Wave Semiconductor has made available some early results of circuits that they’ve constructed in TSMC’s 28nm HP process and they’re making some pretty impressive claims about 8-bit processors implemented in their Wave Threshold Logic™ (WTL) hitting speeds of over 10GHz and operating from 280mV to 2.2V with zero logical errors.

At the heart, this is a dual-rail asynchronous logic so there is an associated area penalty, but the company claims that it’s in the 30% to 50% range when compared to standard clocked Boolean logic circuits. So what does the additional area buy you? Well, Wave claims that the delay insensitivity means that the design effort becomes much easier as PVT variation is gracefully handled and functional yields should also be higher. The fact that it is non-glitching and self-coordinating means that there is less wasted energy and reduced clock tree complexity. Migrating designs to future technology nodes should also become easier.

I gave a basic description of the logic in the earlier mentioned April 2013 article and there is more information available in this white paper. The basic symbol for a threshold gate is shown below, where m indicates the threshold level (the number of inputs that need to be “1”) to generate a logical “1” at the output.

threshold
Figure 1. Threshold Gate Symbol

Every variable has 2-bits representing it, hence the dual-rail logic designation. A logical value “0” is represented by “10” and a logical value “1” by “01”. “00” represents “NULL” or “NOT_DATA” and “11” is not allowed by convention. Wave has constructed a gate library of primitive WTL functions to replace all four-input Boolean expressions that requires only 28 members. One can think of a circuit as starting in a completely NULL state with 0’s throughout the netlist. As values become available an evaluation wave (or data wavefront) spreads across the design. Once the end nodes are DATA, i.e. valid, then a reset wave (or NULL wavefront) can be sent across the circuit to ready the logic for the next evaluation wave.

Pipelines can also be generated with this logic. Figure 2 below shows a simple example of a combinatorial pipeline built using WTL technology that is also described in the white paper. It shows how a data value entered at a1 propagates through each stage of the logic. The blue lines indicate data and the green lines are completion coordination signals. The inverted feedback (coordination) signals are used to generate a NULL cycle at the input of the preceding stage. You will notice that this produces a 3-stage delay line in this degenerately simple case. The black arrows show the propagation of the value at a1 to OUT in 3 cycles. The red circle indicates when the first stage is again ready to accept a new data wave. Of course WTL pipelines can be built to any depth and higher levels of complexity.

Wave1 2
Figure 2. Simple Example of a WTL Combinatorial Pipeline

The initial results look quite promising and Wave is aiming to help reduce the NRE costs associated with designs in leading edge technology nodes.

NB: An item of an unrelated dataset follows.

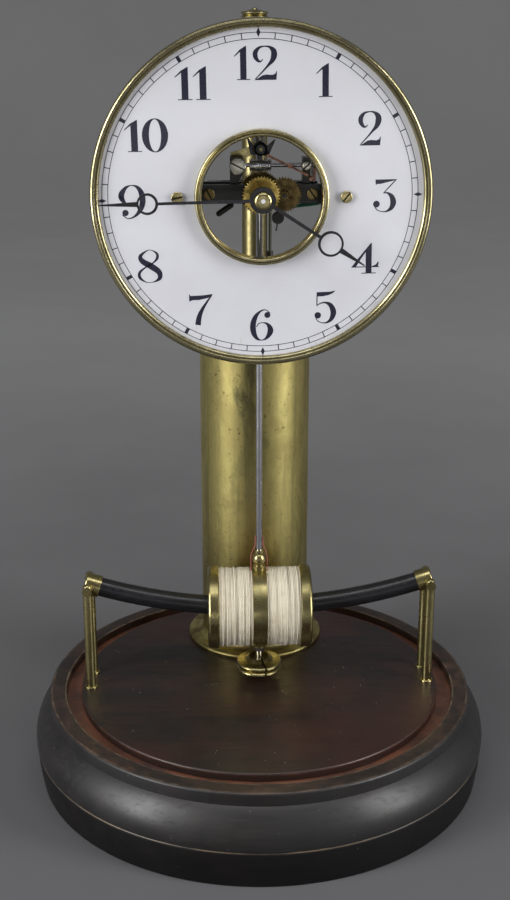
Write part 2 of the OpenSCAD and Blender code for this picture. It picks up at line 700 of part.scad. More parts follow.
module dial_screws() color([0.66, 0.57, 0.31])
    for (side = [-1, 1])
        screw_along_y(side * dial_screw_x, dial_z, dial_y - head_t, dial_y, bar_back, dial_screw_r,
            dial_bolt_r, 50);

// Black bush with a wire pin, below the front bar
module lead_terminal() color([0.05, 0.05, 0.05]) {
    x = 7.1;
    z = dial_z - 13.2;
    bar_along_y(x, z, bar_y + 0.2, bar_y + 2.6, 2.75);
    translate([x, bar_y + 1.4, z]) cylinder(r = 0.7, h = bar_foot - z);
    translate([x - 0.9, bar_y + 1.4, z - 5.8]) rotate([0, 9, 0]) cylinder(r = 0.35, h = 5);
}

// Insulating sleeves: one below the frame, and one where the green lead enters the cap
module lead_sleeve() color([0.05, 0.05, 0.05]) {
    translate([-13.4, bar_back + 1.6, bar_foot - 1.35]) {
        sphere(r = 1.3, $fn = 24);
        rotate([0, -124, 0]) cylinder(r = 1.3, h = 6.6, $fn = 24);
        rotate([0, -124, 0]) translate([0, 0, 6.6]) sphere(r = 1.3, $fn = 24);
    }
    translate([lead_x, column_y, cap_top]) ring(sleeve_wall + lead_r, lead_r + seat_gap, 4);
}

// The lead runs under the bars and the yoke's right arm, then down the upper tube into the cap
module green_lead() color([0.1, 0.4, 0.32])
    swept(softened(softened([[14.5, bar_back + 1.8, bar_foot - 2], [28.2, bar_back + 3, bar_foot - 0.7],
        [28.2, yoke_y + 2.5, bar_foot - 0.8], [20, yoke_y + 9, bar_foot - 1.3],
        [20, column_y - 24, bar_foot - 1.3], [lead_x + 1, column_y - 3, bar_foot - 3],
        [lead_x, column_y, bar_foot - 9], [lead_x, column_y, cap_top + 6],
        [lead_x, column_y, cap_top]])), lead_r);

module suspension_spring() color([0.7, 0.72, 0.75])
    translate([-strip_t / 2, pendulum_y - strip_w / 2, chop_top])
        cube([strip_t, strip_w, suspension_z + strip_up - chop_top]);

module suspension_chop() color([0.6, 0.51, 0.27])
    difference() {
        translate([-3, pendulum_y - 3, chop_top - chop_h]) cube([6, 6, chop_h]);
        translate([0, pendulum_y, chop_top - chop_h - 1]) cylinder(r = rod_r + seat_gap, h = 5);
    }

module pendulum_rod() color([0.75, 0.76, 0.78])
    translate([0, pendulum_y, band_boss_top])
        cylinder(r = rod_r, h = chop_top - chop_h + 4 - band_boss_top);

module contact_pin() color([0.78, 0.78, 0.76]) {
    difference() {
        translate([0, pendulum_y, pin_z - 2]) cylinder(r = 2.8, h = 4);
        translate([0, pendulum_y, pin_z - 3]) cylinder(r = rod_r + seat_gap, h = 6);
    }
    bar_along_y(0, pin_z, fork_y - 0.5, pendulum_y - rod_r - 0.6, 0.5);
}

module rod_ball() color([0.64, 0.55, 0.3])
    difference() {
        union() {
            translate([0, pendulum_y, ball_z]) sphere(r = ball_r);
            translate([0, pendulum_y, band_boss_top]) cylinder(r = 2.4, h = 1.2);
            translate([0, pendulum_y, ball_z + ball_r - 0.5]) cylinder(r = 2.5, h = 1.8);
        }
        translate([0, pendulum_y, band_boss_top - 1]) cylinder(r = rod_r + seat_gap, h = 3 * ball_r);
    }

module along_coil(x0) {
    translate([x0, pendulum_y, arc_z]) rotate([0, 90, 0]) children();
}

module coil_tube() color([0.6, 0.51, 0.27])
    along_coil(-coil_len / 2) ring(sleeve_r, coil_bore_r, coil_len, $fn = fine);

module coil_cheeks() color([0.62, 0.53, 0.28])
    for (side = [-1, 1]) translate([side * coil_len / 2, pendulum_y, arc_z]) rotate([0, -side * 90, 0])
        rotate_extrude($fn = fine) polygon(concat(
            [[sleeve_r + seat_gap, 0], [cheek_r - 1.6, 0]],
            arc_points([cheek_r - 1.6, 1.6], 1.6, -90, 0, 5),
            [[cheek_r, cheek_t - 0.4], [cheek_r - 0.4, cheek_t], [sleeve_r + seat_gap, cheek_t]]));

module coil_band() color([0.62, 0.53, 0.28])
    difference() {
        union() {
            along_coil(-band_w / 2) cylinder(r = cheek_r, h = band_w, $fn = fine);
            translate([0, pendulum_y, band_boss_foot])
                cylinder(r = band_boss_r, h = band_boss_top - band_boss_foot);
        }
        along_coil(-band_w / 2 - 1) cylinder(r = sleeve_r + seat_gap, h = band_w + 2, $fn = fine);
    }

module winding(side) {
    along_coil(side > 0 ? band_w / 2 : -band_w / 2 - winding_w)
        ring(winding_r, sleeve_r + seat_gap, winding_w, $fn = fine);
}

module winding_left() color([0.8, 0.77, 0.68]) winding(-1);

module winding_right() color([0.8, 0.77, 0.68]) winding(1);

module rating_stem() color([0.7, 0.7, 0.66])
    translate([0, pendulum_y, stem_foot]) {
        cylinder(r = stem_r, h = band_boss_foot - stem_foot);
        translate([0, 0, band_boss_foot - stem_foot - 1.6]) cylinder(r = band_boss_r, h = 1.6, $fn = 6);
    }

// Two discs with a waist between them, slit so that they grip the stem
module rating_nut() color([0.64, 0.55, 0.3])
    translate([0, pendulum_y, 0]) difference() {
        rotate_extrude($fn = fine) polygon(concat(
            [[0, nut_foot], [nut_r * 0.55, nut_foot], [nut_r * 0.62, nut_foot + nut_h * 0.14]],
            arc_points([nut_r - 1, nut_foot + nut_h * 0.34], 1, -60, 60, 4),
            [[nut_r * 0.84, nut_foot + nut_h * 0.5]],
            arc_points([nut_r - 1, nut_foot + nut_h * 0.66], 1, -60, 60, 4),
            [[nut_r * 0.62, nut_foot + nut_h * 0.84], [nut_r * 0.45, nut_top], [0, nut_top]]));
        translate([0, 0, nut_foot - 1]) cylinder(r = stem_r + run_gap, h = nut_h + 2);
        rotate(nut_slit_angle) translate([0, -nut_slit / 2, nut_foot - 1])
            cube([nut_r + 1, nut_slit, nut_h + 2]);
    }

// Two horns embrace the contact pin that swings with the rod
module contact_fork() color([0.04, 0.04, 0.045])
    difference() {
        union() {
            plate(fork_y, fork_t) translate([0, fork_z]) {
                polygon([[-4.3, -3], [4, -3], [6.9, 3.6], [6.5, 3.9], [3.2, 1.1], [1.4, 2.4],
                    [-1.4, 2.4], [-3, 1.2], [-5.6, 5], [-6.1, 4.8]]);
                circle(r = 2.9);
            }
            bar_along_y(0, fork_z, fork_pipe_front, rear_bar_y - 0.4, fork_pipe_r);
        }
        bar_along_y(0, fork_z, fork_pipe_front - 1, rear_bar_y, fork_stud_r + run_gap);
    }

// The fork's arm runs out to the ratchet wheel and lifts its front teeth
module fork_pawl() color([0.62, 0.4, 0.26]) {
    arm_y = fork_pipe_front + 0.5;
    knee = [13.2, worm_z];
    turn = [22.3, worm_z - 5.2];
    rod = 0.45;
    foot = 0.7;
    pawl_y = worm_y - ratchet_r - 0.8;
    difference() {
        union() {
            bar_along_y(0, fork_z, arm_y - 0.5, arm_y + 0.5, fork_pipe_r + 1);
            plate(arm_y - 0.3, 0.6) polygon([[1, fork_z - 1], [1, fork_z - 2.4],
                [knee[0], knee[1] - rod], [turn[0] + foot, turn[1] - foot],
                [turn[0] + foot, turn[1] + foot], [knee[0], knee[1] + rod]]);
            bar_along_y(knee[0], knee[1], arm_y - 0.8, arm_y + 0.6, 1.1);
        }
        bar_along_y(0, fork_z, arm_y - 1, arm_y + 1, fork_pipe_r + seat_gap);
    }
    bar_along_y(turn[0], turn[1], pawl_y + 0.3, arm_y, rod);
    translate([turn[0] - foot, pawl_y, turn[1] - foot])
        cube([ratchet_x + ratchet_t - turn[0] + foot, 0.6, 2 * foot]);
    translate([ratchet_x, pawl_y, turn[1]]) cube([ratchet_t, 0.6, worm_z - turn[1] - 0.5]);
}

module centre_arbor() color([0.7, 0.7, 0.68])
    bar_along_y(0, dial_z, nut_front_y + 0.6, rear_bar_y + bar_t - 0.2, arbor_r);

module worm_wheel() color([0.5, 0.42, 0.22]) {
    wheel(0, worm_y - 1, 2, arbor_r + seat_gap,
        wheel_points(worm_teeth, worm_wheel_r, 0.3, 0.38, 90, 0.2, 0.06, 0.27));
    translate([0, 0, dial_z]) plate(worm_y - 2, 4) difference() {
        circle(r = 2.6);
        circle(r = arbor_r + seat_gap);
    }
}

module cannon_pinion() color([0.7, 0.7, 0.68]) {
    wheel(0, minute_wheel_y - 0.3, 2.1, arbor_r + seat_gap,
        wheel_points(cannon_teeth, cannon_r, 0.36, 0.5, 0));
    pipe_front = minute_hand_y + hand_t;
    translate([0, 0, dial_z]) plate(pipe_front, minute_wheel_y - 0.3 - pipe_front) difference() {
        circle(r = pipe_r - run_gap);
        circle(r = arbor_r + seat_gap);
    }
}

// A hand drawn upright: boss, bar, eye and tapered point
module hand_outline(length, eye, eye_r, bar_w, bore) {
    difference() {
        union() {
            circle(r = hand_boss_r);
            polygon([[-bar_w / 2, 0], [bar_w / 2, 0], [bar_w * 0.4, eye], [-bar_w * 0.4, eye]]);
            polygon([[-bar_w * 0.75, eye + eye_r * 0.85], [bar_w * 0.75, eye + eye_r * 0.85],
                [0.25, length], [-0.25, length]]);
            translate([0, eye]) circle(r = eye_r);
        }
        translate([0, eye + 0.15]) circle(r = eye_r - 1.05);
        circle(r = bore);
    }
}

module hand(y, angle, length, eye, eye_r, bar_w, bore) {
    translate([0, 0, dial_z]) rotate([0, angle, 0]) plate(y, hand_t)
        hand_outline(length, eye, eye_r, bar_w, bore);
}

module minute_hand() color([0.03, 0.03, 0.035])
    hand(minute_hand_y, minute_angle, minute_len, minute_eye, minute_eye_r, 1.5, arbor_r + seat_gap);

module hour_hand() color([0.03, 0.03, 0.035])
    hand(hour_hand_y, hour_angle, hour_len, hour_eye, hour_eye_r, 1.7, hour_pipe_r + seat_gap);

module hand_nut() color([0.68, 0.59, 0.33])
    about_dial(minute_hand_y) rotate_extrude() polygon(concat(
        [[arbor_r + seat_gap, 0], [3.95, 0], [3.95, 1]],
        arc_points([2.6, 1.2], 1.3, 0, 90, 4),
        [[arbor_r + seat_gap, 2.5]]));

module hour_wheel() color([0.7, 0.58, 0.24]) {
    wheel(0, hour_wheel_y, 1, pipe_r, wheel_points(hour_teeth, hour_wheel_r, 0.32, 0.42, 0, 0.2, 0.04));
    translate([0, 0, dial_z]) plate(hour_hand_y, hour_wheel_y + 1.6 - hour_hand_y) difference() {
        circle(r = hour_pipe_r);
        circle(r = pipe_r);
    }
}

module minute_wheel() color([0.3, 0.24, 0.13]) {
    phase = 180 + 180 / minute_teeth;
    leaf_phase = 180 + 180 / leaf_teeth;
    wheel(stud_x, minute_wheel_y, 1, stud_r + run_gap,
        wheel_points(minute_teeth, minute_wheel_r, 0.32, 0.42, phase));
    wheel(stud_x, hour_wheel_y - 0.3, minute_wheel_y - hour_wheel_y + 0.3, stud_r + run_gap,
        wheel_points(leaf_teeth, leaf_r, 0.34, 0.44, leaf_phase));
}

// An off-centre circle, twisted, gives the worm its thread
module worm_arbor() color([0.66, 0.66, 0.64]) {
    translate([-worm_len / 2, worm_y, worm_z]) rotate([0, 90, 0])
        linear_extrude(worm_len, twist = -360 * worm_turns, slices = 10 * worm_turns, $fn = 18)
            rotate(180 - 180 * worm_turns) translate([worm_depth, 0]) circle(r = worm_r - 0.25, $fn = 18);
    bar_along_x(worm_y, worm_z, left_upright[1] - 1.9, -worm_len / 2 + tiny, arbor_r);
    bar_along_x(worm_y, worm_z, worm_len / 2 - tiny, arbor_end_x, arbor_r);
}

module ratchet_wheel() color([0.66, 0.66, 0.62])
    translate([ratchet_x, worm_y, worm_z]) rotate([0, 90, 0]) {
        linear_extrude(ratchet_t) difference() {
            polygon(ratchet_points(ratchet_teeth, ratchet_r, 0.6));
            circle(r = arbor_r + seat_gap);
            for (i = [0:3]) rotate(45 + 90 * i) translate([4.4, 0]) circle(r = 1.7);
        }
    }

base_baize();
base_plinth();
base_moulding();
dome_rim();
base_disc();
column_foot();
column_tube();
column_cap();
battery_liner();
battery_cell();
battery_terminal();
contact_spring();
upper_tube();
top_knob();
magnet_bar();
magnet_end_caps();
magnet_posts();
magnet_screws();
frame_front_bar();
frame_rear_bar();
frame_yoke();
frame_screws();
pivot_screws();
suspension_arm();
suspension_clamp();
suspension_screw();
fork_cock();
retaining_click();
dial_plate();
dial_bezel();
dial_centre_ring();
dial_pillars();
dial_screws();
lead_terminal();
lead_sleeve();
green_lead();
suspension_spring();
suspension_chop();
pendulum_rod();
contact_pin();
rod_ball();
coil_tube();
coil_cheeks();
coil_band();
winding_left();
winding_right();
rating_stem();
rating_nut();
contact_fork();
fork_pawl();
centre_arbor();
worm_wheel();
cannon_pinion();
minute_hand();
hand_nut();
hour_wheel();
hour_hand();
minute_wheel();
worm_arbor();
ratchet_wheel();
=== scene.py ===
"""Looks of the electromagnetic pendulum clock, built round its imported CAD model. Lengths are in metres."""

import json
import math
import random

import bmesh
import bpy
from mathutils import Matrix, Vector


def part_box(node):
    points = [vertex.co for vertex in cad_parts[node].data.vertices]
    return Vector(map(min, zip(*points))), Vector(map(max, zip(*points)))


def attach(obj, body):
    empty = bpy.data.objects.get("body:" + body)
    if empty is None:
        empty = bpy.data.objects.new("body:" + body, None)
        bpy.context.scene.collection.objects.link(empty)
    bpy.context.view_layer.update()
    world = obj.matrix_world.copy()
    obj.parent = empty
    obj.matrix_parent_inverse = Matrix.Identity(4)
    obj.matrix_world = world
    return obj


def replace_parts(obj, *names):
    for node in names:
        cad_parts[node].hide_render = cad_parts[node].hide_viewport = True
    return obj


MM = 0.001
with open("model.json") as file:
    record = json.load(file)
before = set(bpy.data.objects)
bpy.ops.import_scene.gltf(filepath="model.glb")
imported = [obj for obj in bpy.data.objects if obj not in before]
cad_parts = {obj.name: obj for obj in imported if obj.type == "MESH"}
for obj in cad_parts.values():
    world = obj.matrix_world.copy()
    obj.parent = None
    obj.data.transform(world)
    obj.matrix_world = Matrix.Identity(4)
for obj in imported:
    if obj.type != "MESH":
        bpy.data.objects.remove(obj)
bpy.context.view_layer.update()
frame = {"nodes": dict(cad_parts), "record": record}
nodes = frame["nodes"]


# Places read from the frame

def centre_of(node):
    low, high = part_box(node)
    return (low + high) / 2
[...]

The whole topic of whether the ever-escalating NRE costs in the industry are creating a barrier to future innovation will be one of the focal points of an upcoming panel session at this year’s ISSCC. A number of industry luminaries are scheduled to appear on the panel and it’s the first panel session that I can recall seeing that even has its own web site. If you’re an IEEE member, you can attend this panel session for free. Just be sure to bring you membership card.